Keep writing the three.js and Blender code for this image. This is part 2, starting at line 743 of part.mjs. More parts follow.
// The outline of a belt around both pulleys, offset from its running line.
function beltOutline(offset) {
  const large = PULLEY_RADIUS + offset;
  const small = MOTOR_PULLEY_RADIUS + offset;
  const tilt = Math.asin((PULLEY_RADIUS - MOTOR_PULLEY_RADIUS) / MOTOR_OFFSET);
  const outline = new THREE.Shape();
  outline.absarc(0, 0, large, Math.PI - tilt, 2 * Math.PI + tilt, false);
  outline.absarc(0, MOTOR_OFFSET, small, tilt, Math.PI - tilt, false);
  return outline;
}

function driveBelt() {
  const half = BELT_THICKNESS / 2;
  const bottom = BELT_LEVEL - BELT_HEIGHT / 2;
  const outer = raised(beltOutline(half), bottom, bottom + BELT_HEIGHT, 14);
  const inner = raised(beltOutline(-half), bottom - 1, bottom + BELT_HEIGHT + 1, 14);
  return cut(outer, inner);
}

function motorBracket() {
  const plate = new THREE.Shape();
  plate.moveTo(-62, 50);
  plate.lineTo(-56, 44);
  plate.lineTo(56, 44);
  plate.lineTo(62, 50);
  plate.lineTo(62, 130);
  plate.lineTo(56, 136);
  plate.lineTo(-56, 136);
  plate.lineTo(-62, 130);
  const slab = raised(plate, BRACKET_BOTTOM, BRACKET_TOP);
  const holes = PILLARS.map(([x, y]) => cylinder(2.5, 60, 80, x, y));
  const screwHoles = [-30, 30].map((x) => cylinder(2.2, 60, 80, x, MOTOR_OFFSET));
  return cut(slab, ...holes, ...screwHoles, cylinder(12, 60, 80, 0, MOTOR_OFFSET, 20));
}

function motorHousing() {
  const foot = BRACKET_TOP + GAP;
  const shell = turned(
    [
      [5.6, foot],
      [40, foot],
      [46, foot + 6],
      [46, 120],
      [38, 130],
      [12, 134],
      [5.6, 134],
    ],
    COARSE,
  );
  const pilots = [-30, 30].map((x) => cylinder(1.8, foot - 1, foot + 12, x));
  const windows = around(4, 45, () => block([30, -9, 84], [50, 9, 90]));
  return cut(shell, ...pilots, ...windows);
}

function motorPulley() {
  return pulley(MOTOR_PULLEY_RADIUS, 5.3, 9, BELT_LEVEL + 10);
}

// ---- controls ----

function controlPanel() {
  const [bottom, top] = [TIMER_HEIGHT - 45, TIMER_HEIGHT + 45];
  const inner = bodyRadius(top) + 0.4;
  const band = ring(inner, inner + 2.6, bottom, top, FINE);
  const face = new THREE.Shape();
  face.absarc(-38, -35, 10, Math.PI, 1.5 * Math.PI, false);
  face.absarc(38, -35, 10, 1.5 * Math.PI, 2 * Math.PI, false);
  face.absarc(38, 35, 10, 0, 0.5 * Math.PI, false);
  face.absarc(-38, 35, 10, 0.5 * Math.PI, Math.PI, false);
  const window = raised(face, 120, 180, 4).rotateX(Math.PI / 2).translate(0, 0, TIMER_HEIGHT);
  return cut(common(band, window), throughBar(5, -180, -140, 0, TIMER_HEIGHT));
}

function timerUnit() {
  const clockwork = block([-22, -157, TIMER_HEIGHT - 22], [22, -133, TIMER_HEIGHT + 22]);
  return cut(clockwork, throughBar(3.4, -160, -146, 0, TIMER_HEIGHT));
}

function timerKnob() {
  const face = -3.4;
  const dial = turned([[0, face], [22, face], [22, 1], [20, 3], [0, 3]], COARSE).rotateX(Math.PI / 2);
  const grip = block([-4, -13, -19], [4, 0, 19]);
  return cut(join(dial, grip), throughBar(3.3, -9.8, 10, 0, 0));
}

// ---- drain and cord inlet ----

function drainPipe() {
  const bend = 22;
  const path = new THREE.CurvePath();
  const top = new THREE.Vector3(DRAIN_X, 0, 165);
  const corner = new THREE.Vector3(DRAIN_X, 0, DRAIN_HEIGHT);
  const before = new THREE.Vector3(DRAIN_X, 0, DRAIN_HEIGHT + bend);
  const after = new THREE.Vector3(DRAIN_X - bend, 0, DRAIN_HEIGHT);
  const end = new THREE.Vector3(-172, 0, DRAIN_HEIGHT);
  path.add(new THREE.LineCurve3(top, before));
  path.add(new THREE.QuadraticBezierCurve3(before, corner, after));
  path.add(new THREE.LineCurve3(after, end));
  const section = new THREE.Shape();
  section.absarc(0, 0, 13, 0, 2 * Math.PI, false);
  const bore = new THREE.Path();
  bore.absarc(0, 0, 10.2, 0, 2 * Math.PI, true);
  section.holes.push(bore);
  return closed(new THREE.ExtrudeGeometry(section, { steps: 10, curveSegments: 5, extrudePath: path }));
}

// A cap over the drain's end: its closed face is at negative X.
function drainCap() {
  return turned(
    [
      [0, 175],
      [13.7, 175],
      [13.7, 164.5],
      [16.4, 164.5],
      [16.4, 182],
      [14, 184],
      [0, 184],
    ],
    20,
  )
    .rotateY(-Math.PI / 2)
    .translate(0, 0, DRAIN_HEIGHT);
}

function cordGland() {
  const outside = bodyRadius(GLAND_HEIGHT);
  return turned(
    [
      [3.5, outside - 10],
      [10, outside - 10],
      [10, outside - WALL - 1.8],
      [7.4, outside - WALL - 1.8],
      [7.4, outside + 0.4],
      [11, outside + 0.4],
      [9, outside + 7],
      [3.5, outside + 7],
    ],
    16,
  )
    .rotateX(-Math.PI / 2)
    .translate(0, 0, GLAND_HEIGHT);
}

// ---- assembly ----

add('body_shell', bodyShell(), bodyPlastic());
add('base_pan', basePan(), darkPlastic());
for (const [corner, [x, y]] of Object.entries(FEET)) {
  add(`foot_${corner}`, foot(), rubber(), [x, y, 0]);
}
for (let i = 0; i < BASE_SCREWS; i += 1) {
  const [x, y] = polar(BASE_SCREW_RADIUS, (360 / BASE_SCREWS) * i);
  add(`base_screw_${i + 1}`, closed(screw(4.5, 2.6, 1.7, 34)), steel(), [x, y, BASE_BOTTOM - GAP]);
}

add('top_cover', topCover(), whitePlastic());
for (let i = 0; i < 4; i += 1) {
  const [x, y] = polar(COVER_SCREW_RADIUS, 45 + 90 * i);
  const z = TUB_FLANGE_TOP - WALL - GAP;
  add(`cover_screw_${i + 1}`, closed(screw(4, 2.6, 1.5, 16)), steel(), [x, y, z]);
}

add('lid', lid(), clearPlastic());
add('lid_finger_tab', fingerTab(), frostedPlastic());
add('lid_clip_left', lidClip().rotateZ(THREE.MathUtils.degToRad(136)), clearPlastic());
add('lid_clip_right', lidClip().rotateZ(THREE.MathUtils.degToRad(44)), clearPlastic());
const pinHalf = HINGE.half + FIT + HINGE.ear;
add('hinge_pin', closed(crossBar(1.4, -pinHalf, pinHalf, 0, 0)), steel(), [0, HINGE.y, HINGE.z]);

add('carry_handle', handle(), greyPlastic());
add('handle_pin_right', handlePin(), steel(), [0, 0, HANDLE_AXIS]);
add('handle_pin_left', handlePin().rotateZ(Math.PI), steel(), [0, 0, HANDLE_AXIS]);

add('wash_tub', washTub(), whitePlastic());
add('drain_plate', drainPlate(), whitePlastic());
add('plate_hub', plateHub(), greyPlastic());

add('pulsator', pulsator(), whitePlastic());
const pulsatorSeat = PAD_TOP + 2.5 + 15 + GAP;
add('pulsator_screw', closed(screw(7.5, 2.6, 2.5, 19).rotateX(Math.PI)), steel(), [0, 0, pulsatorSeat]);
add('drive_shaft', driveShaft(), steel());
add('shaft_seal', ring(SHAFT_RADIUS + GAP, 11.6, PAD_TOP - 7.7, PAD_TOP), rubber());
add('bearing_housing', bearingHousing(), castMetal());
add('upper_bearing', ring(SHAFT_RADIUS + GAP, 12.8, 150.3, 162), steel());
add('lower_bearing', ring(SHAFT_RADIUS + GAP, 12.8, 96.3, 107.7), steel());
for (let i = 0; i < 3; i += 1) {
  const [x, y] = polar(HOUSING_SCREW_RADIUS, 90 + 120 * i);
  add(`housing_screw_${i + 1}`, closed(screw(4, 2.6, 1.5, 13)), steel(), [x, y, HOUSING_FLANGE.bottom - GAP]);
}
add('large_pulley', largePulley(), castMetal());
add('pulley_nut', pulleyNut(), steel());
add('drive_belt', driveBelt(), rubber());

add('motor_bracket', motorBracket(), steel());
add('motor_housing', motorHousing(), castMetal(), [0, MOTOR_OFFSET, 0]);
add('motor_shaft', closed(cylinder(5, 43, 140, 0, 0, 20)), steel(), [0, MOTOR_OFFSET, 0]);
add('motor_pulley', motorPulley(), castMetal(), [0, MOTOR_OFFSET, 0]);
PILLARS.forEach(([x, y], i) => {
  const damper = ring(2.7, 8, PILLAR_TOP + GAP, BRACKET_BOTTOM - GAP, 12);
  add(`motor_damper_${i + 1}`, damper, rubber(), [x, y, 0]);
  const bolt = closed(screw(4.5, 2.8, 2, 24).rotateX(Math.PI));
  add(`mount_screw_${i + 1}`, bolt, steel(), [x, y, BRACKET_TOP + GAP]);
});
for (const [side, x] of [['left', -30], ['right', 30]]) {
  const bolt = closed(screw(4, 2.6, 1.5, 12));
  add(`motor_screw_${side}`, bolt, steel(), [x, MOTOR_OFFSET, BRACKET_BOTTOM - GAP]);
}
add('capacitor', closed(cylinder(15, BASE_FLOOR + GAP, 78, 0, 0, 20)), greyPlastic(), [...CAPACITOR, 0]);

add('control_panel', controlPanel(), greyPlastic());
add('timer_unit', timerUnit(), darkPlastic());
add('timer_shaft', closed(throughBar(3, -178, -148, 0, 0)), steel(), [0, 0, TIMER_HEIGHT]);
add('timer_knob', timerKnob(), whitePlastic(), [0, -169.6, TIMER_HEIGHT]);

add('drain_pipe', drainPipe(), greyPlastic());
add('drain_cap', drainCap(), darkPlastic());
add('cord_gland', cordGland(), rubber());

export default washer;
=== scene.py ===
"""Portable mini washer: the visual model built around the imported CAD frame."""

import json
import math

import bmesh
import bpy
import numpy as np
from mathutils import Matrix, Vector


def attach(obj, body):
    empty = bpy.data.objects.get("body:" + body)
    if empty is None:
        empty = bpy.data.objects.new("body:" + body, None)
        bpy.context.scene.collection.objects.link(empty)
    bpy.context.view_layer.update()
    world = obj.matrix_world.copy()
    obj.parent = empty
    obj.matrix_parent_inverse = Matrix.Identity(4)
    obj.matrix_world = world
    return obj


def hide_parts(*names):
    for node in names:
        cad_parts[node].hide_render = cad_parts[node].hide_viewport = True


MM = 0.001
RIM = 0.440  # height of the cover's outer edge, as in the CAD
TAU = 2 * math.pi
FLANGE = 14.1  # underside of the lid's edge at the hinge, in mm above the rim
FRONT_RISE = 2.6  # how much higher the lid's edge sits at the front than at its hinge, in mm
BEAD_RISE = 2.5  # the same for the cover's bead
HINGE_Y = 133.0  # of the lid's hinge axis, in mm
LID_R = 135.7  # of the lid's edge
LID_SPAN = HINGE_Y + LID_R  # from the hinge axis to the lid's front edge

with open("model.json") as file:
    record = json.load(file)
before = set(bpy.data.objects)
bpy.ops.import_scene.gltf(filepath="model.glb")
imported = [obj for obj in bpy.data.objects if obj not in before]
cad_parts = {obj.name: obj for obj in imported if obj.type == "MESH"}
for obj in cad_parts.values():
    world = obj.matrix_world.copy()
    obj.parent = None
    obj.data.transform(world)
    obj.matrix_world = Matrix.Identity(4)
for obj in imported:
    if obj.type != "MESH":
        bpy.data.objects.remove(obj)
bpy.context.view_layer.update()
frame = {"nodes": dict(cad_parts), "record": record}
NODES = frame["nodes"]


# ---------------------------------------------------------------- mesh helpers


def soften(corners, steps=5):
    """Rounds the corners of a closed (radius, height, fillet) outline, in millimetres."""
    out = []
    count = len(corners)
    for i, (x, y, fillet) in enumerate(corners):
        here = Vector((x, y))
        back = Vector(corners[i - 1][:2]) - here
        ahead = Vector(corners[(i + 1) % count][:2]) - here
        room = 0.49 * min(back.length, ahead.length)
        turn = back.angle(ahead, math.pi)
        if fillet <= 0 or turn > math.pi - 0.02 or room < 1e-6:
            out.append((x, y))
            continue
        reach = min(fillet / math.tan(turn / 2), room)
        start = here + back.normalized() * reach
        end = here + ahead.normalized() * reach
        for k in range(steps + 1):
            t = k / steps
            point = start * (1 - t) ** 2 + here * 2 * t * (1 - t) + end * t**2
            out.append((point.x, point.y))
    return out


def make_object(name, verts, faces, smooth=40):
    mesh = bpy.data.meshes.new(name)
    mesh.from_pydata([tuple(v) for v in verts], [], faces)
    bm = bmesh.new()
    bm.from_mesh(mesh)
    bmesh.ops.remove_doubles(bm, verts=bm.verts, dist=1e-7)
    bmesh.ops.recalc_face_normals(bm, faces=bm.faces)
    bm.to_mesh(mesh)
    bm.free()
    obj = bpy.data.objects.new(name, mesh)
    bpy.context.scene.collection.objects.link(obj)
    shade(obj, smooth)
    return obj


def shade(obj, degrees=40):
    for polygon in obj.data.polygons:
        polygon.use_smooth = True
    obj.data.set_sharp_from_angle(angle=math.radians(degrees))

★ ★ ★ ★

→ **What needs to be done**
Your task is to reproduce exactly the lines beginning at the line containing "add('drain_pipe', drainPipe(), greyPlastic());" and ending at the line containing "bpy.context.scene.collection.objects.link(empty)", inclusive.

→ **Solution for this exercise**
add('drain_pipe', drainPipe(), greyPlastic());
add('drain_cap', drainCap(), darkPlastic());
add('cord_gland', cordGland(), rubber());

export default washer;
=== scene.py ===
"""Portable mini washer: the visual model built around the imported CAD frame."""

import json
import math

import bmesh
import bpy
import numpy as np
from mathutils import Matrix, Vector


def attach(obj, body):
    empty = bpy.data.objects.get("body:" + body)
    if empty is None:
        empty = bpy.data.objects.new("body:" + body, None)
        bpy.context.scene.collection.objects.link(empty)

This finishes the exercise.